The Wasted Land is split into 11 different tactical missions, with some basic exposition in between, and pits the player against an evil German cult determined to bring the Old Gods back to Earth so that they can destroy humanity and enable a new world to rise from the ashes (Mwuahaha!). Not the greatest or wisest plan I've ever heard but you know, cultists gonna cult. Your team, on the other hand, are a nice mix of down to earth Tommies "Crikey! That chap's already dead!" and more mysterious blighters like the extravagantly turbaned Professor Brightmeer. The action is set across the trenches, no man's land and destroyed churches of First World War France but with Lovecraftian elements added in. So your characters can cast spells, encounter nasty slobbering monsters or be driven stark raving mad by the horrors they experience. Lovecraft was an amazingly creative writer and the story and setting is one of the best things about this game. It uses this very well and it fits perfectly with the gritty realities of trench warfare. If I wanted to be pretentious I could talk about how the lines of reality are already blurred when man can be so brutal to his fellow man - but it certainly allows for the supernatural to gradually take over the story in a way that might seem jarring elsewhere. The difficulty level is reasonable, I didn't have many problems in completing it apart from one particular issue which I'll talk about later and money isn't plentiful to the point of being meaningless but still allows you to buy upgrades for your stuff.

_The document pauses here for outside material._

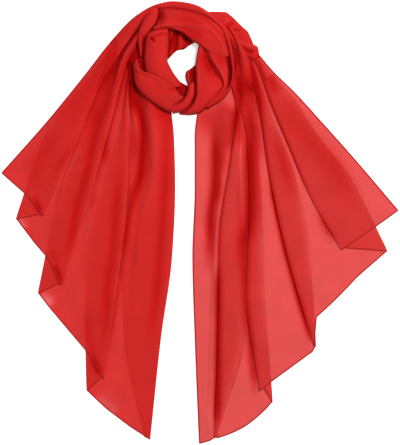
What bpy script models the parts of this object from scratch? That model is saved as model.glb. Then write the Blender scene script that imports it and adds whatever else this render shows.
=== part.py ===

|It's a strong fashion statement|
However it's not all ballgowns, tiaras and the reawakening of primordial forces who should have been left to their eternal slumber. The game did, admittedly, stand up to some of my basic "is this a rubbish game?" tests (you can't call in artillery underground) but it also suffers from a number of actually quite important problems. To start with, let's look at the whole insanity thing. In the original pen and paper RPG "Call of Cthulhu" your character had a Sanity attribute and every time they met up with something slimy they lost points from this until, eventually, they went irredeemably insane. However, in Wasted Land madness is sometimes a good thing and while this may be striking a blow for mental health advocacy it also comes across as pretty contrived. Here lots of things affect sanity - casting spells, attacking monsters, monsters attacking you etc. and once this gets to 0 you are either paralysed or go into a frenzy – during which you actually get lots more action points for a few turns before you collapse. This is explained by Prof. Brightmeer teaching you some yoga or something which at least fits in with the milieu but still means that madness is just a temporary state of mind. And, not only this, but you can be cured at any time by somebody psychoanalysing you - even in the middle of a gas-filled trench surrounded by the shambling dead. Sanity is treated as just another health bar and it says a lot that in a game full of evil cultists, opponents from beyond the grave and indescribable horror this was the bit which stood out as unrealistic.
The tactics side of things also feels a bit light. To start with, there are LOADS of enemies. On some missions I was killing upwards of 60 opponents and this means that it all becomes a bit of a grind. Most of them have to close to clawing range before doing any damage and so it can feel like you're shooting ducks at the fairground on occasion. They shuffle towards you, you shoot the closest one, some more appear and repeat to fade. That's not to say that it lacks challenge, you often have to think about how to manage the situation, but the endless array of attackers that pop up only to be quickly knocked back down can be wearing. The enemy AI is also not great, and they will often walk straight through a gas cloud - killing themselves before you even get the chance to plunge a sharpened entrenching tool into their rotten chest.
However the biggest, and almost game-breaking, problem I had with the Wasted Land was how enemies spawn. There seem to be a number of trigger points on the map and once you reach those points then opponents appear. The problem is that they appear at the start of their own turn, sometimes right next to you, and will often kill your characters without you being able to do anything about it. This directly lead to me failing a couple of missions and was an immensely frustrating part of the game. Eventually you come to expect it, and leave all your characters on opportunity fire to try and combat it, but it's still just really shoddy game design and shouldn't happen.
So it's strange that, even though all of these problems undoubtedly exist and even though they were definitely really annoying I still quite enjoyed playing this game. Now this may be because I was on public transport for a lot of it and the game's cast of shambling horrors and reanimated corpses were more enticing than what was actually around me. It may also be that its turn-based, strategy-lite approach fitted perfectly with what I wanted from a game at that time but I admit that I had no strings attached, uncomplicated fun with it and that is something you should never, ever turn your nose up at. I mean, the game costs £2.99 or something, the Professor's magnificent turban is worth that on its own.
The Wasted Land is available on iOS, Android and PC. I played it on a Nexus 7.